2nd: INTJ (The Architect) Two strategic Ni users who communicate efficiently and share high standards for intellectual honesty. INTJs provide the depth of insight that grounds ENTJ ambition; ENTJs provide the execution energy that INTJs sometimes lack. Both value autonomy and dislike emotional overcomplication.
3rd: ENTP (The Debater) ENTPs match the ENTJ’s intellectual energy and add creative lateral thinking to the partnership. Both love debate as a sport rather than a threat. The ENTP brings flexibility and innovative reframing; the ENTJ provides direction and follow-through.
6. Famous ENTJ Examples
- Napoleon Bonaparte — Strategic brilliance, relentless drive, and the conviction that any battlefield or governance challenge could be mastered through superior planning: quintessential ENTJ.
- Margaret Thatcher — Decisive, ideologically committed, comfortable wielding power and absorbing hostility without softening her position — a textbook ENTJ in political life.
- Steve Jobs — The combination of long-range product vision, exacting standards, and ruthless demands on collaborators place Jobs firmly in ENTJ territory.
- Franklin D. Roosevelt — Charismatic command, large-scale institutional reorganization, and the ability to project confidence during crisis are ENTJ hallmarks.
- Gordon Ramsay — High standards, blunt feedback, genuine investment in excellence, and an empire built through relentless personal drive.
7. Growth Tips
1. Slow Down to Listen Deeply ENTJs process so quickly that they often interrupt — not from rudeness but from genuinely believing they already know where the sentence is going. Practice waiting until the other person has fully finished, then pausing before responding. The information you collect in that extra five seconds is often the most important part.
2. Distinguish Between Winning the Argument and Improving the Outcome ENTJs can become so invested in their position that being wrong feels like defeat. Reframe: being corrected is a data upgrade, and data upgrades improve your strategy. Cultivate genuine intellectual humility — not performed modesty, but the real recognition that your intuition is fallible and that other people’s perspectives contain signal worth capturing.
3. Let People See the Person Behind the Performance ENTJs often present an unbroken front of capability and confidence, which is impressive but isolating. The people who love you most — and who will stay when the wins stop coming — need to see what worries you, what you’re uncertain about, what you want beyond achievement. Vulnerability is not weakness in a relationship; it is the architecture of trust.
8. The ENTJ Under Stress
When stress is prolonged, ENTJs can slip into the grip of their inferior function, Fi (Introverted Feeling).
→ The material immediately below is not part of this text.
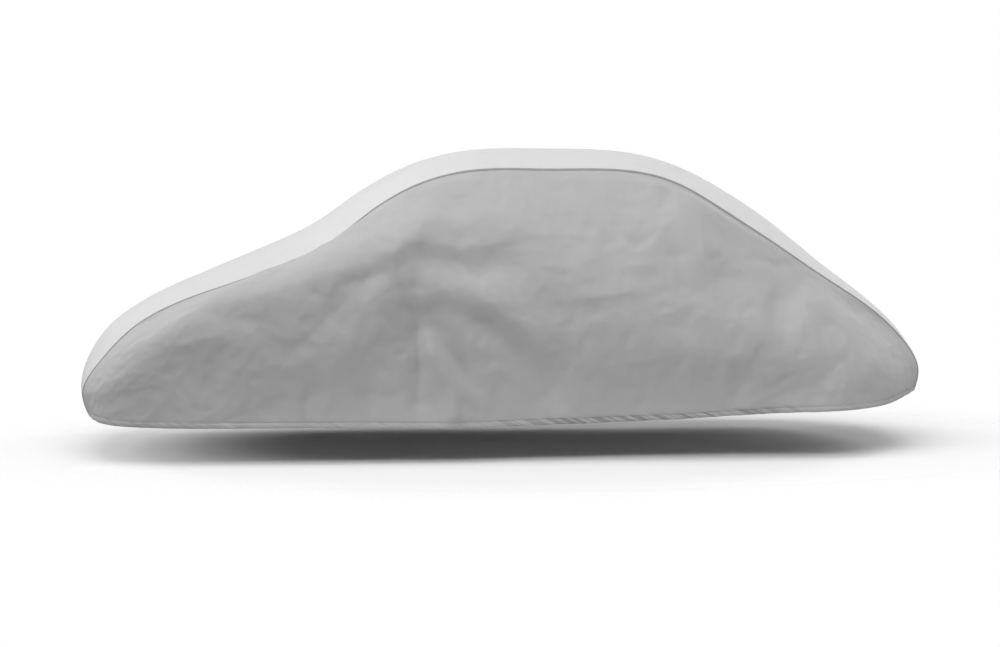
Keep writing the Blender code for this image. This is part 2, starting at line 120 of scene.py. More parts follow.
LEFT_FOLDS = (
    # shoulder line from the tent point towards the nose, a trough under it, two low ridges on the nose
    (0.021, 0.075, 0.130, 1.6, 1.0, 0.0,
     ((-0.77, 0.94), (-0.90, 0.90), (-1.10, 0.85), (-1.35, 0.77), (-1.58, 0.68))),
    (-0.010, 0.045, 0.040, 1.6, 0.1, 0.5, ((-1.06, 0.79), (-0.93, 0.82), (-0.82, 0.85))),
    (0.005, 0.035, 0.070, 1.5, 0.0, 0.0, ((-1.50, 0.60), (-1.65, 0.56), (-1.80, 0.51))),
    (0.005, 0.050, 0.060, 1.4, 0.2, 0.2, ((-1.87, 0.51), (-1.93, 0.46), (-1.98, 0.39), (-2.00, 0.30))),
    # belt ridge from the tent point back, with a second one over it, and the trough under it
    (0.011, 0.090, 0.045, 1.5, 0.6, 0.0,
     ((-0.75, 0.98), (-0.60, 0.98), (-0.48, 0.97), (-0.35, 0.98), (-0.20, 1.01), (0.05, 1.02),
      (0.32, 1.06))),
    (0.005, 0.080, 0.035, 1.6, 0.0, 0.0, ((-0.44, 1.00), (-0.30, 1.03), (-0.15, 1.05))),
    (-0.011, 0.060, 0.080, 1.7, 0.8, 0.0,
     ((-0.74, 0.92), (-0.60, 0.905), (-0.45, 0.88), (-0.28, 0.86), (-0.08, 0.87))),
    # large ridge from the tent point back and down towards the hem, and the trough inside it
    (0.014, 0.065, 0.060, 1.7, 0.5, 0.5,
     ((-0.72, 0.83), (-0.60, 0.79), (-0.45, 0.77), (-0.32, 0.70), (-0.20, 0.61), (-0.09, 0.47),
      (0.03, 0.28))),
    (-0.027, 0.060, 0.060, 1.7, 0.3, 0.8,
     ((-0.54, 0.67), (-0.42, 0.64), (-0.30, 0.56), (-0.19, 0.45), (-0.08, 0.32))),
    # upright ridge below the tent point, two troughs in front of it and one behind it
    (0.030, 0.050, 0.055, 1.6, 0.1, 1.0,
     ((-0.655, 0.62), (-0.62, 0.52), (-0.57, 0.42), (-0.53, 0.33), (-0.51, 0.22))),
    (-0.014, 0.050, 0.080, 1.5, 0.0, 0.0, ((-0.75, 0.77), (-0.72, 0.69), (-0.70, 0.60), (-0.69, 0.46))),
    (-0.027, 0.060, 0.040, 1.5, 0.2, 0.8, ((-0.70, 0.76), (-0.68, 0.64), (-0.67, 0.48), (-0.675, 0.28))),
    (-0.027, 0.055, 0.045, 1.6, 0.6, 0.2, ((-0.61, 0.67), (-0.56, 0.56), (-0.49, 0.44), (-0.42, 0.33))),
    # ridge that falls from the tent point in front of those, with a short crease beside it
    (0.013, 0.060, 0.060, 1.6, 0.5, 0.0, ((-0.80, 0.86), (-0.85, 0.76), (-0.86, 0.64), (-0.84, 0.50))),
    (0.006, 0.022, 0.025, 1.4, 1.0, 0.0, ((-0.78, 0.91), (-0.77, 0.84), (-0.74, 0.78))),
    # slanting trough and ridge behind the nose, and two low ridges in front of them
    (-0.009, 0.050, 0.060, 1.6, 0.3, 0.2, ((-0.92, 0.80), (-1.00, 0.73), (-1.09, 0.64), (-1.20, 0.54))),
    (0.008, 0.110, 0.060, 1.7, 0.2, 0.1, ((-0.89, 0.70), (-0.95, 0.59), (-1.03, 0.47), (-1.14, 0.36))),
    (0.004, 0.025, 0.030, 1.4, 0.0, 0.0, ((-1.31, 0.55), (-1.36, 0.48), (-1.40, 0.39))),
    (0.005, 0.050, 0.050, 1.7, 0.0, 0.0, ((-1.12, 0.50), (-1.20, 0.44), (-1.27, 0.36))),
    # pleats between the seam and the tent point
    (0.007, 0.040, 0.070, 1.5, 0.3, 0.6, ((-0.59, 1.17), (-0.62, 1.09), (-0.68, 1.02), (-0.75, 0.96))),
    (-0.006, 0.014, 0.018, 1.4, 0.2, 0.3, ((-0.93, 1.04), (-0.88, 1.01), (-0.82, 0.97))),
    (0.005, 0.030, 0.020, 1.5, 0.2, 0.3, ((-0.89, 1.07), (-0.84, 1.03), (-0.78, 0.98))),
    (-0.006, 0.045, 0.060, 1.7, 0.1, 0.1, ((-0.45, 1.22), (-0.50, 1.13), (-0.56, 1.06))),
    # fuller cloth below the seam, at the front and the rear of the top
    (0.022, 0.150, 0.080, 1.8, 0.2, 0.1, ((-0.86, 0.96), (-0.64, 1.06), (-0.45, 1.10), (-0.12, 1.12))),
    (0.018, 0.160, 0.080, 1.8, 0.0, 0.0, ((0.20, 1.06), (0.42, 1.04), (0.62, 0.96), (0.78, 0.84))),
    (0.028, 0.190, 0.130, 1.8, 0.7, 0.0, ((0.44, 1.22), (0.54, 1.09), (0.62, 0.95), (0.68, 0.76))),
    # small creases low on the front half
    (0.004, 0.015, 0.030, 1.3, 0.2, 0.2, ((-0.41, 0.435), (-0.35, 0.44), (-0.27, 0.41))),
    (-0.006, 0.025, 0.020, 1.4, 0.1, 0.3, ((-0.48, 0.30), (-0.44, 0.26), (-0.42, 0.21))),
    (0.006, 0.030, 0.030, 1.5, 0.1, 0.2, ((-0.43, 0.33), (-0.38, 0.28), (-0.35, 0.22))),
    (0.003, 0.012, 0.012, 1.4, 0.0, 0.0, ((-0.28, 0.24), (-0.23, 0.235), (-0.17, 0.24))),
    (0.006, 0.035, 0.035, 1.6, 0.0, 0.2, ((-0.47, 0.57), (-0.42, 0.53), (-0.36, 0.49))),
    (-0.006, 0.025, 0.035, 1.5, 0.1, 0.5, ((-0.90, 0.36), (-0.88, 0.28), (-0.87, 0.21))),
    (0.005, 0.035, 0.030, 1.6, 0.1, 0.5, ((-0.76, 0.34), (-0.74, 0.27), (-0.73, 0.21))),
    # creases and soft ridges in the middle
    (0.009, 0.050, 0.028, 1.4, 0.1, 0.0,
     ((-0.10, 0.74), (0.05, 0.735), (0.18, 0.75), (0.32, 0.765), (0.43, 0.76))),
    (0.003, 0.016, 0.022, 1.4, 0.0, 0.0, ((0.08, 0.655), (0.14, 0.65), (0.20, 0.66))),
    (0.008, 0.100, 0.050, 1.6, 0.1, 0.1, ((0.48, 1.12), (0.42, 0.99), (0.33, 0.88), (0.20, 0.78))),
    (-0.006, 0.060, 0.060, 1.7, 0.1, 0.0, ((0.28, 1.12), (0.22, 1.02), (0.13, 0.95))),
    (0.006, 0.070, 0.050, 1.7, 0.0, 0.1, ((0.10, 0.58), (0.12, 0.42), (0.14, 0.26))),
    (0.007, 0.090, 0.060, 1.8, 0.0, 0.0, ((0.36, 0.54), (0.50, 0.52), (0.66, 0.51), (0.80, 0.54))),
    # wide low ridge above the hem, and short creases in the rear half
    (0.012, 0.120, 0.120, 1.8, 0.0, 0.0, ((-0.10, 0.40), (0.20, 0.42), (0.50, 0.44), (0.80, 0.46))),
    (0.004, 0.018, 0.018, 1.4, 0.0, 0.0, ((0.73, 0.84), (0.78, 0.85), (0.82, 0.88))),
    (0.004, 0.030, 0.022, 1.4, 0.0, 0.0, ((0.94, 0.80), (0.91, 0.74), (0.86, 0.68))),
    (0.007, 0.050, 0.045, 1.7, 0.0, 0.0, ((0.66, 0.46), (0.76, 0.47), (0.86, 0.46))),
    (-0.006, 0.045, 0.045, 1.7, 0.0, 0.0, ((0.70, 0.37), (0.80, 0.37), (0.88, 0.39))),
    (0.005, 0.030, 0.030, 1.6, 0.0, 0.2, ((0.95, 0.30), (0.85, 0.26), (0.76, 0.23))),
    # tail: upright trough and ridge, a slanting trough above the hem, and two ridges down to the corner
    (-0.015, 0.050, 0.080, 1.5, 0.1, 0.1, ((0.93, 0.56), (0.95, 0.64), (0.97, 0.72), (1.01, 0.82))),
    (0.010, 0.090, 0.060, 1.8, 0.0, 0.0, ((1.12, 0.78), (1.10, 0.66), (1.02, 0.54))),
    (-0.011, 0.055, 0.080, 1.7, 0.1, 0.1,
     ((1.33, 0.52), (1.24, 0.44), (1.13, 0.36), (1.00, 0.30), (0.82, 0.26))),
    (0.016, 0.080, 0.120, 1.8, 0.2, 0.4, ((1.06, 0.78), (1.20, 0.69), (1.34, 0.60), (1.44, 0.50))),
    (0.005, 0.050, 0.040, 1.7, 0.0, 0.0, ((1.40, 0.50), (1.38, 0.40), (1.30, 0.31))),
)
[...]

This looks jarring against their normal presentation:
- Dramatic emotional outbursts — sudden, intense feelings that seem disproportionate even to the ENTJ themselves
- Extreme sensitivity to perceived slights — taking things personally in ways that normally wouldn’t register
- Moralistic rigidity — judging themselves and others against an internal values code that becomes suddenly inflexible
- Withdrawal and self-doubt — a sharp break from their typical projection of confidence
Recovery requires rest, physical movement, and a trusted person who can hold space without immediately trying to problem-solve. The ENTJ who recognizes Fi grip early — noticing the first signs of unusual emotional reactivity — can prevent full destabilization.
9. The ENTJ and Power: A Complex Relationship
No type has a more complex relationship with power than the ENTJ. They seek it, exercise it naturally, and build it methodically. But the relationship is not simple dominance — at their best, ENTJs use power in service of vision, and the distinction between ENTJ leadership and ENTJ control often hinges on whether that vision includes the wellbeing of the people they lead.
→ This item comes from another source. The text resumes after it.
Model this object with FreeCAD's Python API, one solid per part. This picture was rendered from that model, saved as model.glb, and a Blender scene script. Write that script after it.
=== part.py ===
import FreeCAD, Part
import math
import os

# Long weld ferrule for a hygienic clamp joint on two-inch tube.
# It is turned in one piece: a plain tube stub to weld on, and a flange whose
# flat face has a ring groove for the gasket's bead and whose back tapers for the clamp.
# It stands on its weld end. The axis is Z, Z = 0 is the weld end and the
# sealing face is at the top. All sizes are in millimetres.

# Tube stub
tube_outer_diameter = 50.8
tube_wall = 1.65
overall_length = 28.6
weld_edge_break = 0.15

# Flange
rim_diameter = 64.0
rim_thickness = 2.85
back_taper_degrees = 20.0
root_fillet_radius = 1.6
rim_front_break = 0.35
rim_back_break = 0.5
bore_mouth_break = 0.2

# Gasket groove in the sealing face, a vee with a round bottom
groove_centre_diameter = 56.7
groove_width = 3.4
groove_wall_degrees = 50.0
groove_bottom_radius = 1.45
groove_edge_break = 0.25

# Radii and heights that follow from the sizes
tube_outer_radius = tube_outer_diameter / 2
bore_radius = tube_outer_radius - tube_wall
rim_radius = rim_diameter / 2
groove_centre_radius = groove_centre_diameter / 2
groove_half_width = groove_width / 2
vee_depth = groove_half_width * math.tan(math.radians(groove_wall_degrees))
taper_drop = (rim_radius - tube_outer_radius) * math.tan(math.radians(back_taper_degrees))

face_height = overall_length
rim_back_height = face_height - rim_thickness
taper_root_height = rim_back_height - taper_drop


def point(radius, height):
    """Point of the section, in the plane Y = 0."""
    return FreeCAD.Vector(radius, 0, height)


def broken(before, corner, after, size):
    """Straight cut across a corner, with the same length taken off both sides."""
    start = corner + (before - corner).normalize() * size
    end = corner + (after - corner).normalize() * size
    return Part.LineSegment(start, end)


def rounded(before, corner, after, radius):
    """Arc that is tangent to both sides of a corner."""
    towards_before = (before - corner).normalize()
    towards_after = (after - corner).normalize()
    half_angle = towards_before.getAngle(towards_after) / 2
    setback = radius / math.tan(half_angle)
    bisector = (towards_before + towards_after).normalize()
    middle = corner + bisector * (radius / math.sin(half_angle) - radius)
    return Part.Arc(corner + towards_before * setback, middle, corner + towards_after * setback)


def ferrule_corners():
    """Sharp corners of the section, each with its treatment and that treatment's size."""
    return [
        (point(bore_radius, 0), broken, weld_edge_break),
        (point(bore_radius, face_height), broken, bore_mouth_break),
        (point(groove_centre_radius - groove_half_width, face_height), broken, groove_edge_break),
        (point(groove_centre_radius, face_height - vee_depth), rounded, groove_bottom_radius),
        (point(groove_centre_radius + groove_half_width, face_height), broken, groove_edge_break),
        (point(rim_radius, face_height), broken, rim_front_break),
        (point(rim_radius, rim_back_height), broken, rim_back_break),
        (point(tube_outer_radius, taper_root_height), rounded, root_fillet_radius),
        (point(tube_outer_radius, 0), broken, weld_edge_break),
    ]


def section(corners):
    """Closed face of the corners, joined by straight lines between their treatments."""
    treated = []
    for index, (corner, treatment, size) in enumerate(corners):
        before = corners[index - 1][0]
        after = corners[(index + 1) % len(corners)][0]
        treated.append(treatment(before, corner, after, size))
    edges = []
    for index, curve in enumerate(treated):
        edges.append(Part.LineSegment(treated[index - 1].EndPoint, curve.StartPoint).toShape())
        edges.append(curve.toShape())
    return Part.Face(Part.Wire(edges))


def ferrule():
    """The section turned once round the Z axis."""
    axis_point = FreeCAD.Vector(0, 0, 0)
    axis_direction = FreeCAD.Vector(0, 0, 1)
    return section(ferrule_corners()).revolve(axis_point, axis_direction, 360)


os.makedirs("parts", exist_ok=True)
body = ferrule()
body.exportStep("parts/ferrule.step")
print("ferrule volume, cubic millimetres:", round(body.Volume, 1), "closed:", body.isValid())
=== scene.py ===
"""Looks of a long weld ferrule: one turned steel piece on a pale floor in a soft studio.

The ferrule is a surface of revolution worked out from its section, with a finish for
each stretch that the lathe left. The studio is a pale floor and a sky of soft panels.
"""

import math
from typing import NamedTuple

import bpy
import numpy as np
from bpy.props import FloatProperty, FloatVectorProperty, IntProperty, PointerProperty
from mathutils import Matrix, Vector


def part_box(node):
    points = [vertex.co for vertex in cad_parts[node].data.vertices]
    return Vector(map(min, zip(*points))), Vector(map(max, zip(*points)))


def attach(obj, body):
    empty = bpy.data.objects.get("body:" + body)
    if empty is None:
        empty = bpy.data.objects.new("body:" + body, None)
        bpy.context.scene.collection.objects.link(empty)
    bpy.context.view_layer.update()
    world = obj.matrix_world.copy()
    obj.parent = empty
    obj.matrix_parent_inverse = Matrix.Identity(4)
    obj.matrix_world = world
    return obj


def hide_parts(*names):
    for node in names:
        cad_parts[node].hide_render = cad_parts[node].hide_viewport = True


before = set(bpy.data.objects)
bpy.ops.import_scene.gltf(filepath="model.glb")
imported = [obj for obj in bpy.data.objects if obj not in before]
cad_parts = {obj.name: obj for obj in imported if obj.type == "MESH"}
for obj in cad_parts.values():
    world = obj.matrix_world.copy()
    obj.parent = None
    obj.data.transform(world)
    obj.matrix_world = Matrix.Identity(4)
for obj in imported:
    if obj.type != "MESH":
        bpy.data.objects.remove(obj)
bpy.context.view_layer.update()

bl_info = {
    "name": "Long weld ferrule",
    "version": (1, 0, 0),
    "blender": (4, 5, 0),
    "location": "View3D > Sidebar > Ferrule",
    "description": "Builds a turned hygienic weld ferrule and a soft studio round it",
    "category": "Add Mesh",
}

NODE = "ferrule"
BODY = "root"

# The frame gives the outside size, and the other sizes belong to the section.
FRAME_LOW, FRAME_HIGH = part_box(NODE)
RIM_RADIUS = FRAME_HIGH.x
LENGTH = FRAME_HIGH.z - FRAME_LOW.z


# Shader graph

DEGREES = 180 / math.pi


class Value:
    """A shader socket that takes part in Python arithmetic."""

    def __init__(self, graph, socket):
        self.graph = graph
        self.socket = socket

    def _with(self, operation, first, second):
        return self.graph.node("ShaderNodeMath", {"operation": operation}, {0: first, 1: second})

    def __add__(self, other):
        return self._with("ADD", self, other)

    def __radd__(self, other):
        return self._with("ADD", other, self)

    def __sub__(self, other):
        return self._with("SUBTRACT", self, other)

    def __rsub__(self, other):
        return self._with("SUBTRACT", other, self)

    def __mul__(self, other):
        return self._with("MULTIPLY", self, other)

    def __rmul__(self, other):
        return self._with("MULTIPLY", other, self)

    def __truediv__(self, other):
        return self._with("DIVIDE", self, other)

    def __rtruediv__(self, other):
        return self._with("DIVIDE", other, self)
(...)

ENTJs who have done inner work recognize that power exercised without accountability becomes brittle, that loyalty cannot be demanded only commanded, and that the teams which achieve the most are the ones whose members feel seen as contributors rather than instruments. The shift from “how do I get people to do what I need?” to “how do I build an environment where people give their best?” marks the maturation of ENTJ leadership.
ENTJs who haven’t done this work often repeat a cycle: build something impressive with maximum personal output, burn through the goodwill of collaborators, watch the enterprise crumble when the people leave, and misdiagnose the failure as others’ weakness rather than their own failure of relational intelligence.
10. ENTJ vs. ESTJ: Key Distinction
ENTJs and ESTJs are often confused because both are decisive, Te-dominant leaders who value order, efficiency, and results. The critical difference:
| Dimension | ENTJ | ESTJ |
|---|---|---|
| Auxiliary function | Ni (future vision) | Si (past precedent) |
| Orientation | Innovation, possibility | Tradition, proven methods |
| Change relationship | Actively seeks transformation | Prefers established order |
| Risk tolerance | High | Moderate |
| Leadership style | Visionary command | Institutional management |
The ENTJ sees the future and reorganizes the present around it. The ESTJ maintains and perfects what has proven to work. Both are valuable; neither is superior. The confusion typically arises because both present as confident and directive — the difference lives in whether they are driving toward a new destination or safeguarding an established one.
ENTJs are, at their best, transformative forces in the world — people who see what could be and refuse to accept “it can’t be done.” The greatest ENTJs are not the ones who achieved the most, but the ones who learned that the measure of true leadership is what grows in your wake: the people you elevated, the institutions you made more just, and the vision you handed off to others to carry further than you ever reached yourself.